The 1967 Prague writers' conference adopted a resolution which recalled the "high level of democracy and freedom" enjoyed by Czechoslovakia before the war, when "the most eminent representatives of Czech and Slovak literature freely decided in favour of socialism". The resolution was a rejection of the Novotny government's controls over Czechoslovakia's literary establishment, which turned all writing into unalloyed propaganda.

In 1968 Dubcek headed a reform alliance of Prague liberals and defenders of Slovak rights, lending weight to the intellectual elite over the more conservative administrative elite. A section of the intelligentsia organised in Charter 77 again stepped forward in 1989 to grab political power away from the crumbling Communist leadership, and then to form a pro-capitalist government personified by its president, playwright Vaclav Havel, who had called for an opposition party as early as 1967.

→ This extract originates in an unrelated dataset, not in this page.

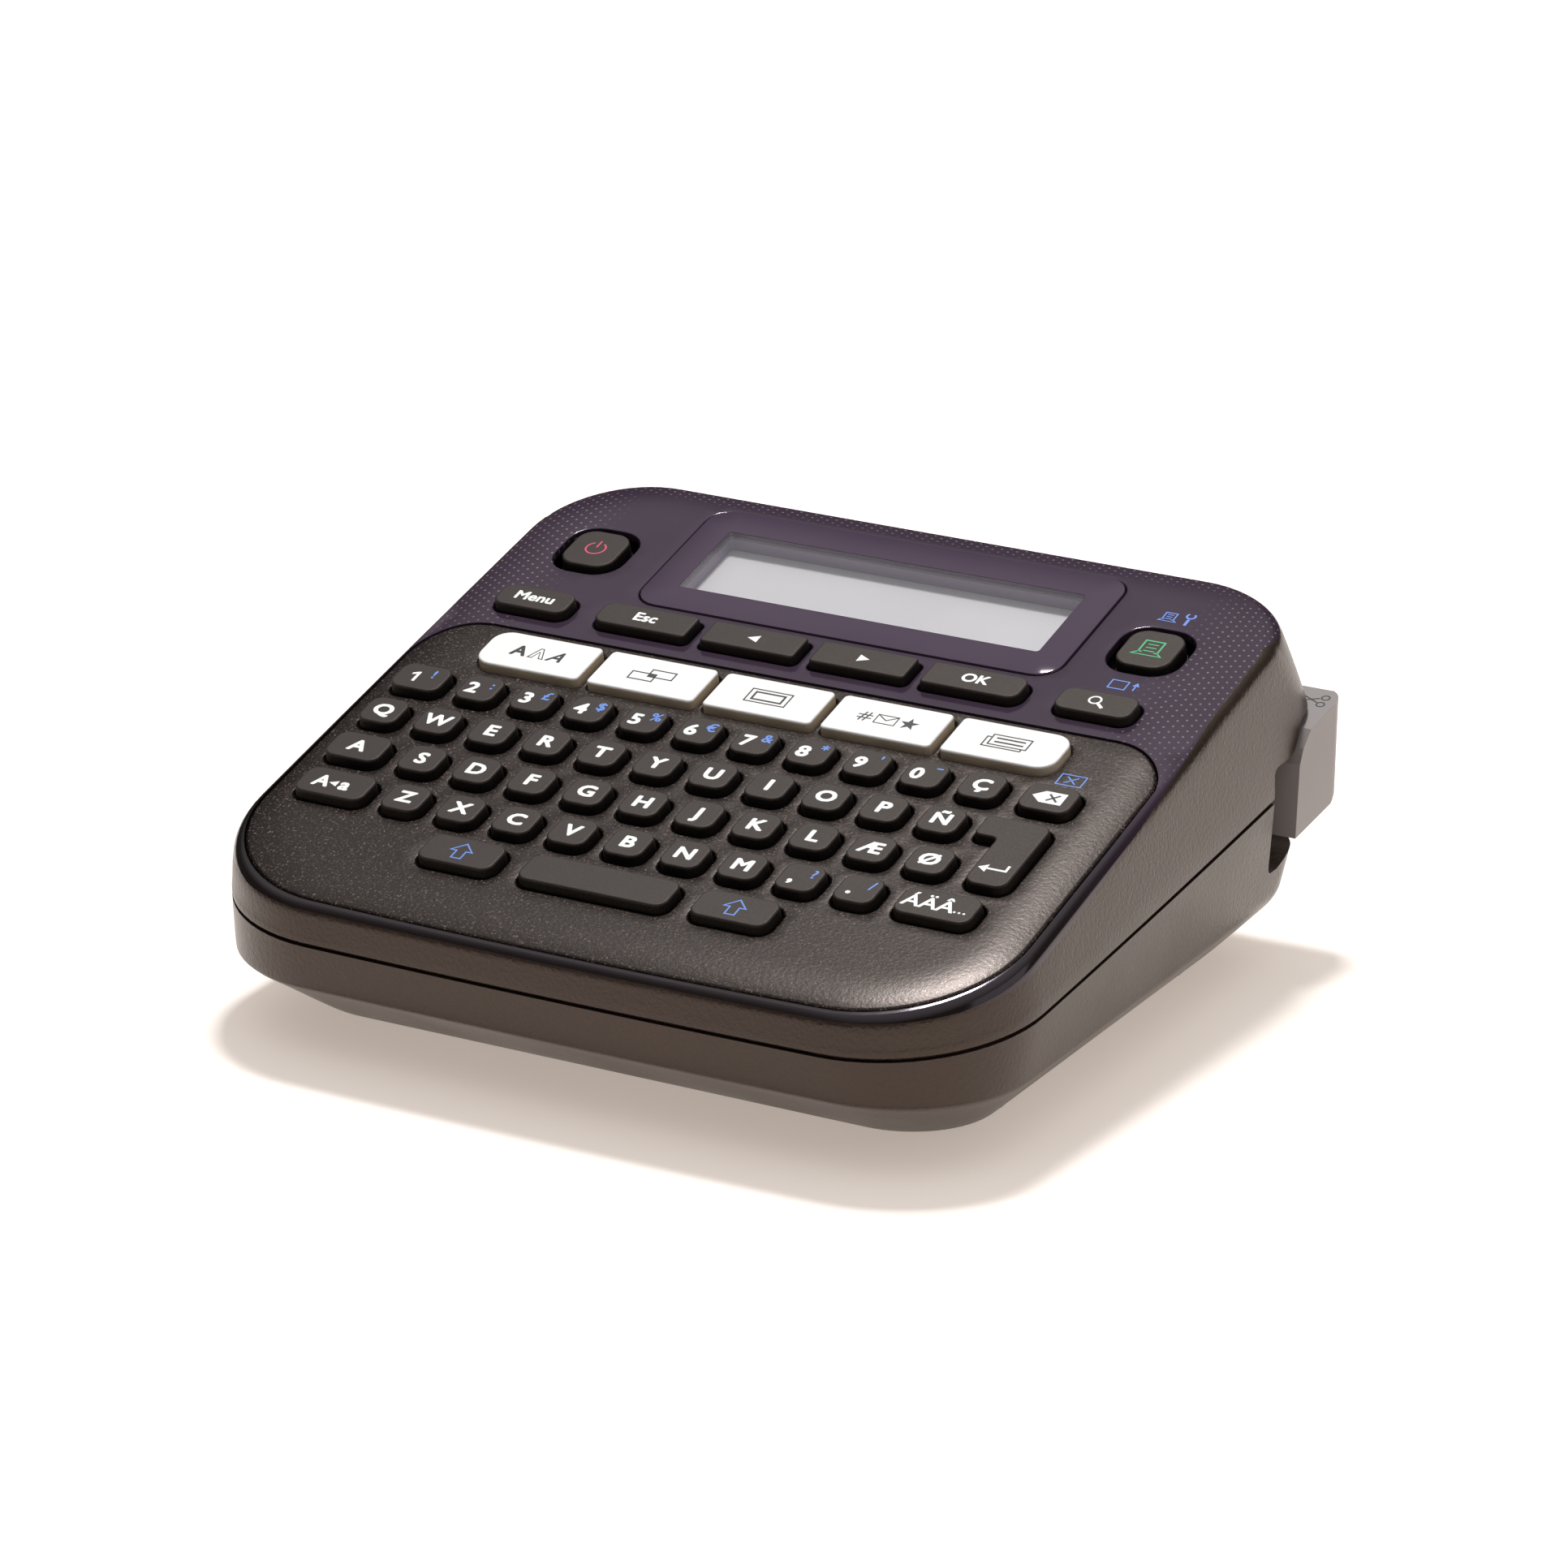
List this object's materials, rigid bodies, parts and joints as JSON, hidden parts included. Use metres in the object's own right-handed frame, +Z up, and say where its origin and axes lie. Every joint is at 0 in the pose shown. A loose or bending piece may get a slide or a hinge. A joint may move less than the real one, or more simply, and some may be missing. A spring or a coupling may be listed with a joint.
{
  "type": "desktop label maker",
  "caption": "Desktop tape label maker: sloping keyboard deck, tinted display window, side cutter lever that swings down at the back corner and an underside cover over its tape cassette.",
  "frame": {"origin": "middle of the footprint, on the surface that the feet stand on", "axes": "+Y towards the back, where the label comes out; +X to the user's right, the side with the cutter lever; +Z up"},
  "size_m": [0.157, 0.1491, 0.0659],
  "materials": {
    "casing": "satin, fine grain",
    "panel": "glossy, fine light dots",
    "plate": "matt, fine sparkle",
    "window": "tinted, glossy",
    "display": "pale grey liquid crystal",
    "inner_plastic": "moulded",
    "rubber": "matt",
    "key": "soft touch",
    "white_key": "satin",
    "steel": "satin",
    "aluminium": "satin",
    "brass": "satin",
    "board": "coated board",
    "gear": "moulded",
    "cassette": "moulded",
    "tape": "wound film",
    "ribbon": "wound film",
    "lever": "satin",
    "cell": "printed sleeve"
  },
  "bodies": {
    "casing": {"upper_casing": "casing", "top_panel": "panel", "keyboard_plate": "plate", "display_window": "window", "display_panel": "display", "display_frame": "inner_plastic", "lower_casing": "casing", "rubber_feet": "rubber", "casing_screws": "steel", "key_mat": "rubber", "main_board": "board", "tape_bay": "inner_plastic", "print_head": "steel", "heat_sink": "aluminium", "feed_motor": "steel", "lever_pin": "steel", "lever_spring": "steel", "blade_pin": "steel", "battery_tray": "inner_plastic", "battery_cells": "cell", "battery_contacts": "brass", "battery_springs": "steel", "adapter_socket": "inner_plastic"},
    "idler": {"idler_gear": "gear"},
    "pinion": {"motor_pinion": "brass"},
    "platen": {"platen_gear": "gear", "platen_roller": "rubber"},
    "ribbon_shaft": {"ribbon_drive": "gear"},
    "cassette": {"cassette_shell": "cassette"},
    "roll": {"tape_roll": "tape"},
    "ribbon_supply": {"ribbon_spool": "ribbon"},
    "ribbon_takeup": {"takeup_spool": "ribbon"},
    "lever": {"cutter_lever": "lever"},
    "blade": {"cutter_blade": "steel"},
    "cover": {"underside_cover": "casing"},
    "power_key": {"power_key": "key"},
    "menu_key": {"menu_key": "key"},
    "escape_key": {"escape_key": "key"},
    "left_key": {"left_key": "key"},
    "right_key": {"right_key": "key"},
    "ok_key": {"ok_key": "key"},
    "preview_key": {"preview_key": "key"},
    "print_key": {"print_key": "key"},
    "number_keys": {"number_keys": "key"},
    "upper_letter_keys": {"upper_letter_keys": "key"},
    "home_letter_keys": {"home_letter_keys": "key"},
    "lower_letter_keys": {"lower_letter_keys": "key"},
    "delete_key": {"delete_key": "key"},
    "enter_key": {"enter_key": "key"},
    "caps_key": {"caps_key": "key"},
    "accent_key": {"accent_key": "key"},
    "left_shift_key": {"left_shift_key": "key"},
    "space_key": {"space_key": "key"},
    "right_shift_key": {"right_shift_key": "key"},
    "font_key": {"font_key": "white_key"},
    "style_key": {"style_key": "white_key"},
    "frame_key": {"frame_key": "white_key"},
    "symbol_key": {"symbol_key": "white_key"},
    "template_key": {"template_key": "white_key"}
  },
  "joints": [
    {"name": "idler_spin", "type": "hinge", "parent": "casing", "child": "idler", "pos_m": [0.04, 0.0378, 0.026], "axis": [0, 0, 1], "continuous": true},
    {"name": "pinion_spin", "type": "hinge", "parent": "casing", "child": "pinion", "pos_m": [0.04, 0.0222, 0.026], "axis": [0, 0, 1], "continuous": true},
    {"name": "platen_spin", "type": "hinge", "parent": "casing", "child": "platen", "pos_m": [0.0575, 0.042, 0.026], "axis": [0, 0, 1], "continuous": true},
    {"name": "ribbon_shaft_spin", "type": "hinge", "parent": "casing", "child": "ribbon_shaft", "pos_m": [0.0192, 0.0407, 0.026], "axis": [0, 0, 1], "continuous": true},
    {"name": "cover_off", "type": "slide", "parent": "casing", "child": "cover", "axis": [0, 0, -1], "range_m": [0, 0.045]},
    {"name": "cassette_out", "type": "slide", "parent": "casing", "child": "cassette", "axis": [0, 0, -1], "range_m": [0, 0.03]},
    {"name": "roll_spin", "type": "hinge", "parent": "cassette", "child": "roll", "pos_m": [-0.003, 0.025, 0.015], "axis": [0, 0, 1], "continuous": true},
    {"name": "ribbon_supply_spin", "type": "hinge", "parent": "cassette", "child": "ribbon_supply", "pos_m": [0.033, 0.017, 0.015], "axis": [0, 0, 1], "continuous": true},
    {"name": "ribbon_takeup_spin", "type": "hinge", "parent": "cassette", "child": "ribbon_takeup", "pos_m": [0.0192, 0.0407, 0.015], "axis": [0, 0, 1], "continuous": true},
    {"name": "lever_press", "type": "hinge", "parent": "casing", "child": "lever", "pos_m": [0.067, 0.042, 0.034], "axis": [-1, 0, 0], "range_deg": [0, 10.5], "stiffness_Nm_per_rad": 1.2},
    {"name": "blade_swing", "type": "hinge", "parent": "casing", "child": "blade", "pos_m": [0.046, 0.0605, 0.012], "axis": [0, 1, 0], "range_deg": [0, 18]},
    {"name": "power_key_press", "type": "slide", "parent": "casing", "child": "power_key", "axis": [0, 0.2538, -0.9673], "range_m": [0, 0.001], "stiffness_N_per_m": 400},
    {"name": "menu_key_press", "type": "slide", "parent": "casing", "child": "menu_key", "axis": [0, 0.2538, -0.9673], "range_m": [0, 0.001], "stiffness_N_per_m": 400},
    {"name": "escape_key_press", "type": "slide", "parent": "casing", "child": "escape_key", "axis": [0, 0.2538, -0.9673], "range_m": [0, 0.001], "stiffness_N_per_m": 400},
    {"name": "left_key_press", "type": "slide", "parent": "casing", "child": "left_key", "axis": [0, 0.2538, -0.9673], "range_m": [0, 0.001], "stiffness_N_per_m": 400},
    {"name": "right_key_press", "type": "slide", "parent": "casing", "child": "right_key", "axis": [0, 0.2538, -0.9673], "range_m": [0, 0.001], "stiffness_N_per_m": 400},
    {"name": "ok_key_press", "type": "slide", "parent": "casing", "child": "ok_key", "axis": [0, 0.2538, -0.9673], "range_m": [0, 0.001], "stiffness_N_per_m": 400},
    {"name": "preview_key_press", "type": "slide", "parent": "casing", "child": "preview_key", "axis": [0, 0.2538, -0.9673], "range_m": [0, 0.001], "stiffness_N_per_m": 400},
    {"name": "print_key_press", "type": "slide", "parent": "casing", "child": "print_key", "axis": [0, 0.2538, -0.9673], "range_m": [0, 0.001], "stiffness_N_per_m": 400},
    {"name": "number_keys_press", "type": "slide", "parent": "casing", "child": "number_keys", "axis": [0, 0.2538, -0.9673], "range_m": [0, 0.001], "stiffness_N_per_m": 400},
    {"name": "upper_letter_keys_press", "type": "slide", "parent": "casing", "child": "upper_letter_keys", "axis": [0, 0.2538, -0.9673], "range_m": [0, 0.001], "stiffness_N_per_m": 400},
    {"name": "home_letter_keys_press", "type": "slide", "parent": "casing", "child": "home_letter_keys", "axis": [0, 0.2538, -0.9673], "range_m": [0, 0.001], "stiffness_N_per_m": 400},
    {"name": "lower_letter_keys_press", "type": "slide", "parent": "casing", "child": "lower_letter_keys", "axis": [0, 0.2538, -0.9673], "range_m": [0, 0.001], "stiffness_N_per_m": 400},
    {"name": "delete_key_press", "type": "slide", "parent": "casing", "child": "delete_key", "axis": [0, 0.2538, -0.9673], "range_m": [0, 0.001], "stiffness_N_per_m": 400},
    {"name": "enter_key_press", "type": "slide", "parent": "casing", "child": "enter_key", "axis": [0, 0.2538, -0.9673], "range_m": [0, 0.001], "stiffness_N_per_m": 400},
    {"name": "caps_key_press", "type": "slide", "parent": "casing", "child": "caps_key", "axis": [0, 0.2538, -0.9673], "range_m": [0, 0.001], "stiffness_N_per_m": 400},
    {"name": "accent_key_press", "type": "slide", "parent": "casing", "child": "accent_key", "axis": [0, 0.2538, -0.9673], "range_m": [0, 0.001], "stiffness_N_per_m": 400},
    {"name": "left_shift_key_press", "type": "slide", "parent": "casing", "child": "left_shift_key", "axis": [0, 0.2538, -0.9673], "range_m": [0, 0.001], "stiffness_N_per_m": 400},
    {"name": "space_key_press", "type": "slide", "parent": "casing", "child": "space_key", "axis": [0, 0.2538, -0.9673], "range_m": [0, 0.001], "stiffness_N_per_m": 400},
    {"name": "right_shift_key_press", "type": "slide", "parent": "casing", "child": "right_shift_key", "axis": [0, 0.2538, -0.9673], "range_m": [0, 0.001], "stiffness_N_per_m": 400},
    {"name": "font_key_press", "type": "slide", "parent": "casing", "child": "font_key", "axis": [0, 0.2538, -0.9673], "range_m": [0, 0.001], "stiffness_N_per_m": 400},
    {"name": "style_key_press", "type": "slide", "parent": "casing", "child": "style_key", "axis": [0, 0.2538, -0.9673], "range_m": [0, 0.001], "stiffness_N_per_m": 400},
    {"name": "frame_key_press", "type": "slide", "parent": "casing", "child": "frame_key", "axis": [0, 0.2538, -0.9673], "range_m": [0, 0.001], "stiffness_N_per_m": 400},
    {"name": "symbol_key_press", "type": "slide", "parent": "casing", "child": "symbol_key", "axis": [0, 0.2538, -0.9673], "range_m": [0, 0.001], "stiffness_N_per_m": 400},
    {"name": "template_key_press", "type": "slide", "parent": "casing", "child": "template_key", "axis": [0, 0.2538, -0.9673], "range_m": [0, 0.001], "stiffness_N_per_m": 400}
  ],
  "couplings": [
    {"joint": "pinion_spin", "follows": "idler_spin", "ratio": -3.3333},
    {"joint": "platen_spin", "follows": "idler_spin", "ratio": -2},
    {"joint": "ribbon_shaft_spin", "follows": "idler_spin", "ratio": -1.3333},
    {"joint": "ribbon_takeup_spin", "follows": "idler_spin", "ratio": -1.3333},
    {"joint": "roll_spin", "follows": "idler_spin", "ratio": 0.44444},
    {"joint": "ribbon_supply_spin", "follows": "idler_spin", "ratio": 0.91667},
    {"joint": "cassette_out", "follows": "cover_off", "ratio": 0.6},
    {"joint": "blade_swing", "follows": "lever_press", "ratio": 1.6}
  ]
}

There is now a sense of irony about Havel's brilliant and famous 1975 "Letter to Gustav Husak", in which he denounced the regime's "bombastic slogans about the unprecedented increase in every sort of freedom and the unique structural variety of life" alongside the "unprecedented drabness and the squalor of life reduced to a hunt for consumer goods". How long will it be before his own, monetarist, government attempts to elevate Czechoslovaks above these same pursuits?

Given the experience of post-1968 "normalisation", it is not surprising many intellectuals headed to the right. But it has not been all one way. While the government includes key literary intellectuals, Sefel says many members of the Communist Party of Bohemia and Moravia (KSCM, the Czech party) are intellectuals of a scientific persuasion. The non-communist left also includes politicised intellectuals.